Not only have Lutherans always affirmed both "evangelical" and "Catholic" ideas, their way with paradox also resolves issues that have divided Protestants. Calvinists insist on salvation by grace alone to the extent of double predestination; Arminians insist that everyone, potentially, can be saved, and so stress the utter freedom of the will. Lutherans stress grace above all, that God does literally everything for our salvation, dying on the cross, with his Spirit breaking into our lives through Word and Sacrament, the means of grace. But Jesus died for all, and potentially anyone might be saved. Lutheranism affirms the best of both Calvinism and Arminianism, while avoiding the exclusivity of the one and the potential Pelagianism of the other. Charismatics emphasize the Holy Spirit-so do Lutherans, finding that Spirit not in the vagaries of human emotion but even more tangibly as being genuinely operative in the Word and Sacraments. Lutherans are fundamentalist in their doctrinal rigor, while excluding separatism and legalism. Lutheran cultural theology affirms Two Kingdoms, preventing the secular from swallowing up the sacred, and the sacred from swallowing up the secular. This explains why Lutherans can seem both inwardly focused and free and easy, why they seem conservative yet apolitical, and why they often have beer at their church dinners.
Lutheranism-with its sacramentalism and liturgical worship synthesized with its biblicism and evangelical proclamation-might serve as a bridge between the various factions of Christianity. Of course, it is not that simple.
If Lutheranism represents an "evangelical Catholicism" (a term favored by many confessional Lutherans), its paradoxes mean that it is likewise subject to attack from every side. Evangelicals consider it "too Catholic"-making fun of what they consider its stiff formality, its old-fashioned music, and its ancient liturgy and, more seriously, questioning how Lutherans can say salvation is by faith if they believe in baptismal regeneration and being appalled at the way the pastor says when he gives the absolution that he forgives people their sins. Catholics and Orthodox lump Lutheranism with all other Protestants-in fact, Lutherans are the worst Protestants because they started the dissolution of Christendom.
Within Protestantism, Calvinists attack Lutherans for "not going far enough in the Reformation," for keeping papistical practices and idolatrous worship. Arminians attack Lutherans for not believing in the freedom of the will and for leaving the door open to anti-nomianism. Charismatics think Lutherans are "cold." Fundamentalists say Lutherans are strong on doctrine but weak on morals.

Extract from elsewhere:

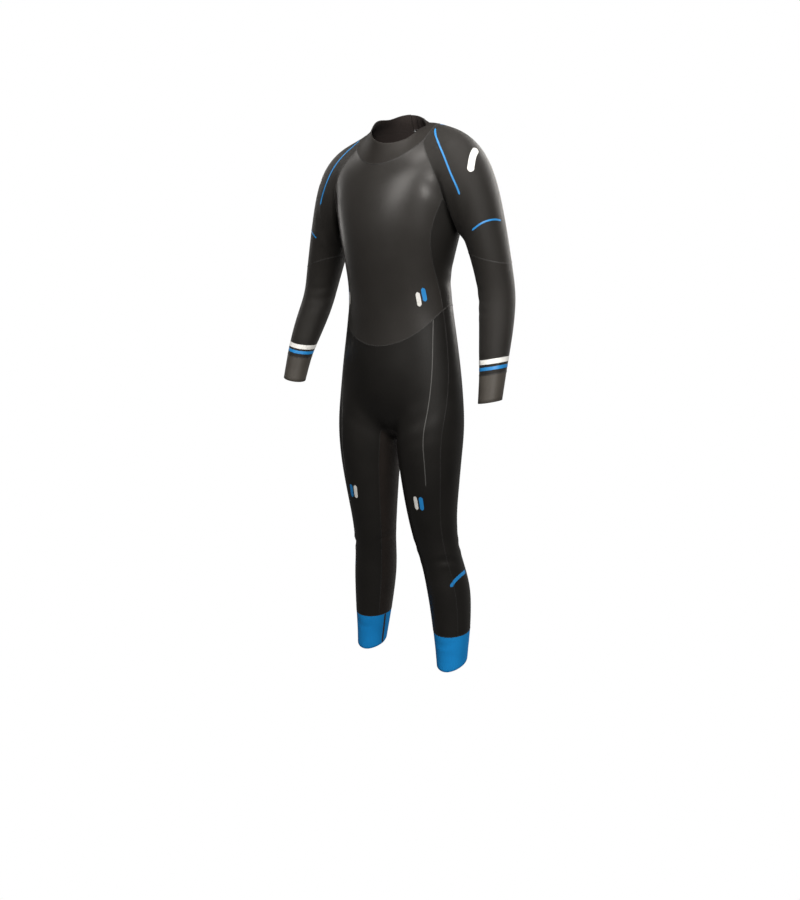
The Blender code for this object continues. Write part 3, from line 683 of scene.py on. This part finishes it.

And, just as the Lutheran framework seems to invite attacks from every side, Lutherans counterattack everyone else. Lutherans condemn Arminians for not believing in predestination and Calvinists for believing in double predestination. Catholics and charismatics are considered alike in believing that the Holy Spirit reveals himself in human beings, apart from the Word. Fundamentalists are savaged for their legalism. In fact, many Lutherans do not see themselves as being Protestant at all.
The Lutheran synthesis is a baroque structure that can only be held together by a doctrinal rigor that constantly reinforces every point. Anglicans attempt a via media between Catholicism and Protestantism, which works through compromise, broad consensus, and a tolerance for differences. The Lutheran way, on the other hand, is one of polarities. Each pole of the paradox must be maintained and heightened. What Chesterton said in Orthodoxy of the paradoxes of Christianity is particularly descriptive of Lutheran theology: "We want not an amalgam or compromise, but both things at the top of their energy; love and wrath both burning." Christianity does not approach doctrinal issues, such as the nature of Christ or the moral status of a human being, in terms of the Aristotelian golden mean. Rather, "Christianity got over the difficulty of combining furious opposites, by keeping them both, and keeping them both furious."

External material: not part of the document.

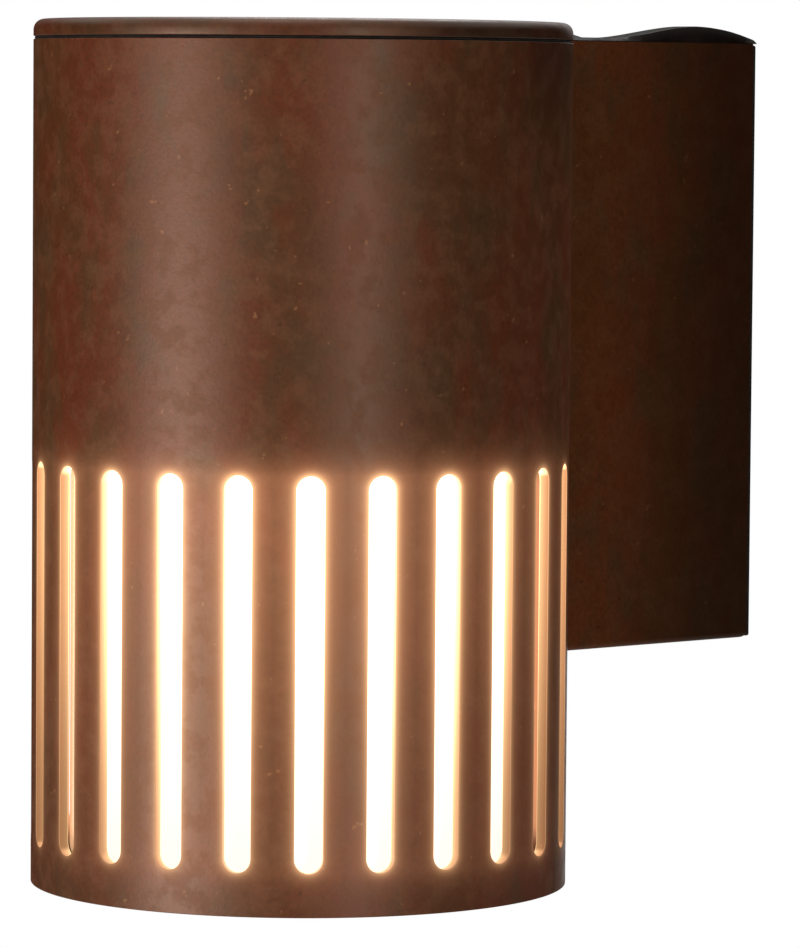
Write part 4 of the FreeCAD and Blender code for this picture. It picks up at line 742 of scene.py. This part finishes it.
# Height of the cap over its seat at a place across and along, in millimetres.
def capHeight(across, along):
    facts = bracketCap
    climb = smoothStep(along, facts["crown"] - facts["run"], facts["crown"])
    fall = max((along - facts["crown"]) / (facts["rear"] - facts["crown"]), 0)
    lengthwise = facts["rise"] * climb - facts["wallDrop"] * fall ** 2
    cheek = smoothStep(abs(across), facts["cheekFrom"], facts["cheekTo"])
    edge = max(abs(across) - (facts["half"] - facts["sideRound"]), 0) / facts["sideRound"]
    shoulder = 1 - math.sqrt(max(1 - edge * edge, 0))
    high = facts["rim"] + max(lengthwise, 0) * cheek
    return max(high - min(high, facts["sideRound"]) * shoulder, facts["leastHeight"])


# Where the plan's hollow front stands along, at a place across.
def hollowFront(across, radius):
    return axisY / mm + math.sqrt(radius * radius - across * across)


def makeCap():
    facts = bracketCap
    cap = bmesh.new()
    bmesh.ops.create_grid(cap, x_segments=facts["columns"], y_segments=facts["rows"], size=1)
    seat = capLow.z / mm + facts["skirtDepth"]
    for vertex in cap.verts:
        spread = vertex.co.x
        across = facts["half"] * math.copysign(abs(spread) ** facts["outerSpread"], spread)
        front = hollowFront(across, facts["front"])
        along = front + (facts["rear"] - front) * (vertex.co.y + 1) / 2
        vertex.co = Vector((across, along, seat + capHeight(across, along))) * mm
    bmesh.ops.recalc_face_normals(cap, faces=cap.faces)
    if next(iter(cap.faces)).normal.z < 0:
        bmesh.ops.reverse_faces(cap, faces=cap.faces)
    border = [edge for edge in cap.edges if edge.is_boundary]
    made = bmesh.ops.extrude_edge_only(cap, edges=border)["geom"]
    for item in made:
        if isinstance(item, bmesh.types.BMVert):
            item.co.z = seat * mm
    bmesh.ops.contextual_create(cap, geom=[edge for edge in cap.edges if edge.is_boundary])
    bmesh.ops.recalc_face_normals(cap, faces=cap.faces)
    makeCapSkirt(cap, seat)
    return finishPiece(cap, "bracketCap", fixture, "mouldedNylon",
                       ["bracket_top_cap"], edge=facts["edge"], segments=3)


# The cap's skirt, which plugs into the housing: a closed wall that follows the same plan.
def makeCapSkirt(cap, seat):
    facts = bracketCap
    skirt = bmesh.new()
    half, radius, steps = facts["skirtHalf"], facts["skirtFront"], facts["skirtSteps"]
    places = [half * (i / steps - 1) for i in range(2 * steps + 1)]
    line = [(-half, facts["skirtRear"])]
    line += [(across, hollowFront(across, radius)) for across in places]
    line += [(half, facts["skirtRear"])]
    top = seat + facts["skirtSunk"]
    points = [skirt.verts.new((x * mm, y * mm, top * mm)) for x, y in line]
    edges = [skirt.edges.new(pair) for pair in zip(points, points[1:] + points[:1])]
    made = bmesh.ops.extrude_edge_only(skirt, edges=edges)["geom"]
    lower = [item for item in made if isinstance(item, bmesh.types.BMVert)]
    bmesh.ops.translate(skirt, verts=lower,
                        vec=(0, 0, -(facts["skirtDepth"] + facts["skirtSunk"]) * mm))
    bmesh.ops.recalc_face_normals(skirt, faces=skirt.faces)
    bmesh.ops.solidify(skirt, geom=skirt.faces[:], thickness=facts["skirtWall"] * mm)
    addInto(cap, skirt)


makeCap()
print("bracket cap made")


# Opal cup: an acrylic beaker with a rolled flange, drawn wall and all as one turned outline.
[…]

Thus, Lutherans are very sacramental and very evangelical. Anglicanism, even in its high-church phase, has always been dismissed by continental Lutherans as merely another variety of Reformed Calvinism, its articles being so wishy-washy in not clearly affirming the Real Presence. Evangelicals are not evangelical enough, falling as they do into the trap of "decision theology" and moralism, not trusting God to accomplish literally everything that is needful.

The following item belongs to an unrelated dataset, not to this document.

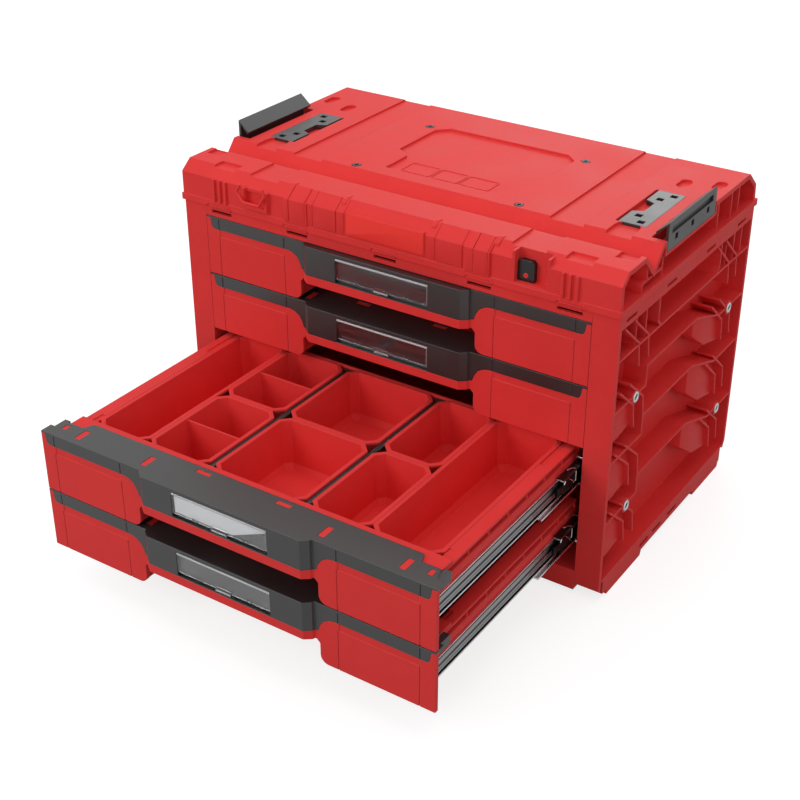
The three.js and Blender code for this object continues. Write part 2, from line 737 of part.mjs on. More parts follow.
// Top cover with its deck, front band, flange and front rail.
function topCover() {
  const line = coverLine();
  const outerShape = [...line];
  const innerLine = offsetLine(line, -coverWall);
  const first = innerLine[0];
  const last = innerLine[innerLine.length - 1];
  const innerShape = [[first[0], cabinetTop - overrun], ...innerLine, [last[0], cabinetTop - overrun]];
  const full = prism('x', outerShape, -halfWidth, halfWidth);
  const hollow = prism('x', innerShape, -halfWidth - overrun, halfWidth + overrun);
  const middleLine = offsetLine(line, -half(coverWall));
  const keepBottom = cabinetTop + half(flangeThickness);
  const core = prism('x', [
    [middleLine[0][0], keepBottom], ...middleLine.slice(1, -1), [last[0], keepBottom],
  ], -halfWidth, halfWidth);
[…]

As a result, Lutheran theology, though embracing in one sense the whole range of Christian spirituality, is nevertheless an entity unto itself, with its own spiritual disciplines that are quite alien to those of other traditions. Consider, for example, the way Lutheranism opposes the so-called Theology (or rather, spirituality) of Glory-with its pretensions of power, victory, and earthly success-with the Theology of the Cross, in which God reveals himself in weakness, defeat, and failure. Or the Word of God, not merely as a sourcebook of information, but as a sacramental means of grace. Or the way God hides himself in what seems to be his opposite, in the material elements of the Sacraments, in humiliation and defeat, in what seems most secular and nonreligious. Or the exhilaration, under the gospel, of Christian freedom.